In its vetting, the FCC requires proof that the projects will not disturb any Native American historical sites or sites of other historical significance.

That’s caused significant obstacles for some railways, as they work to implement PTC. Union Pacific, the nation’s largest railroad, has large areas of track over Native American reservations.

In Illinois, the FCC’s historical protection vetting is done by the Illinois Historic Preservation Division, Yambert said.

The agency originally gave a thumbs-up on the CN project, Yambert said an employee told her, but later discovered the railroad’s application had made no mention of the nearby boardwalk or its history.

Currently no part of the boardwalk has any state historical designation or protection, Yambert said, and seeking one hadn’t really occurred to residents.


Sculptor Dave Dardis in pictured in 2016 his backyard garden in Makanda.

“The Bell building was abandoned basically,” until the 1970s, Yambert said, when artists like Dave Dardis, of Rainmaker Art Studio, began to move in. “I think for a long time people thought the boardwalk would just disappear.”

But even without official historical status, the 1890s-era Bell Building and its neighbors may still qualify for protection.
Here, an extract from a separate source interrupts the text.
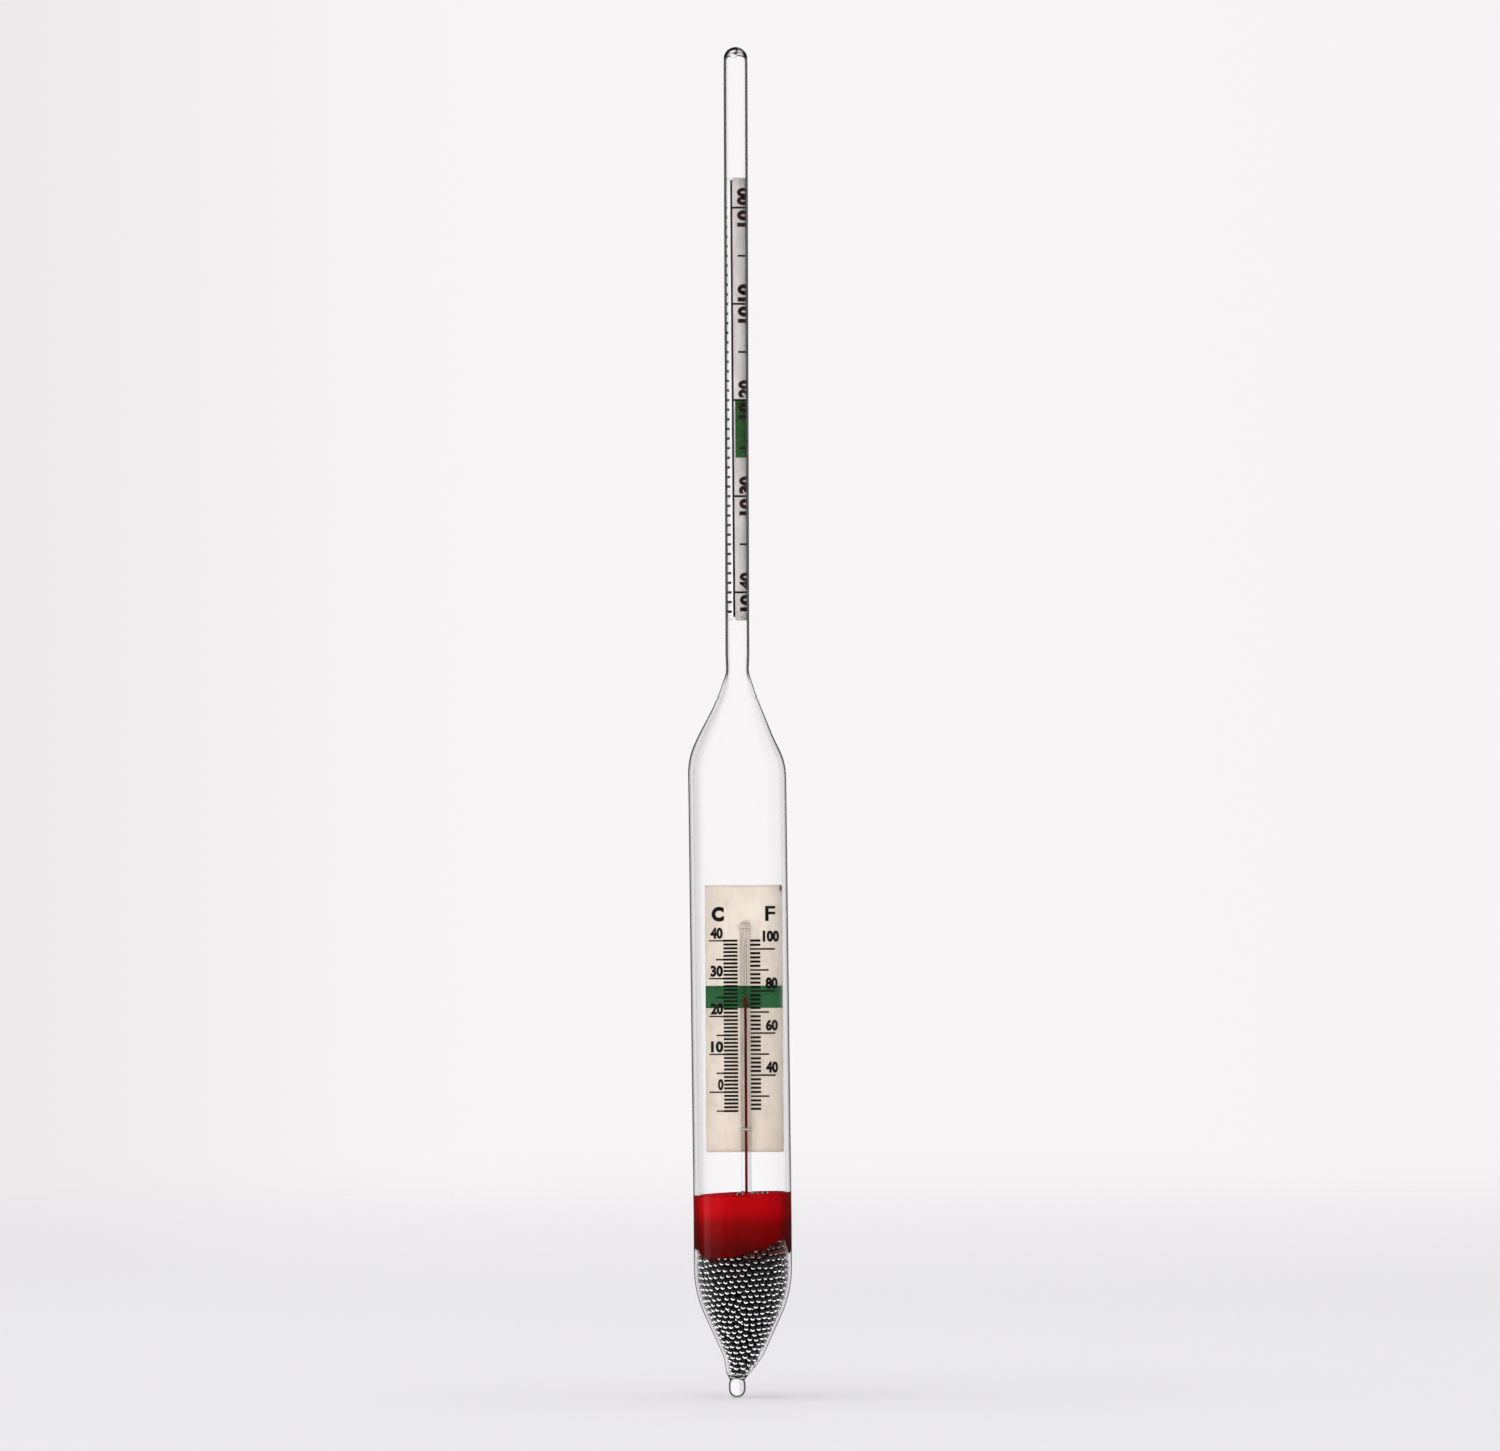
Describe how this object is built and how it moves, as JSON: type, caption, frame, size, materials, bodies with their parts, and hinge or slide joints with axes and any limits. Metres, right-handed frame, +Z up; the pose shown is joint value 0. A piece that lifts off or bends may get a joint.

The Illinois State Historic Preservation Office may block or modify a construction project if it endangers a landmark eligible for the National Register of Historic Places, even if the landmark is not listed, its website indicates.

The register is open to any structure the state deems fit, including historic downtown areas like those of Alton, Nauvoo and Quincy.

Repeated attempts to reach the Illinois Historic Preservation Division with specific questions about the protection the boardwalk could receive were unsuccessful.

However, CN representatives confirmed the agency recently requested “additional information,” about the Makanda project.

Come what may with the tower, Shingleton said she intends to continue the momentum to find some kind of protected status for the boardwalk.

"People love it," she said. "It brings people from all over."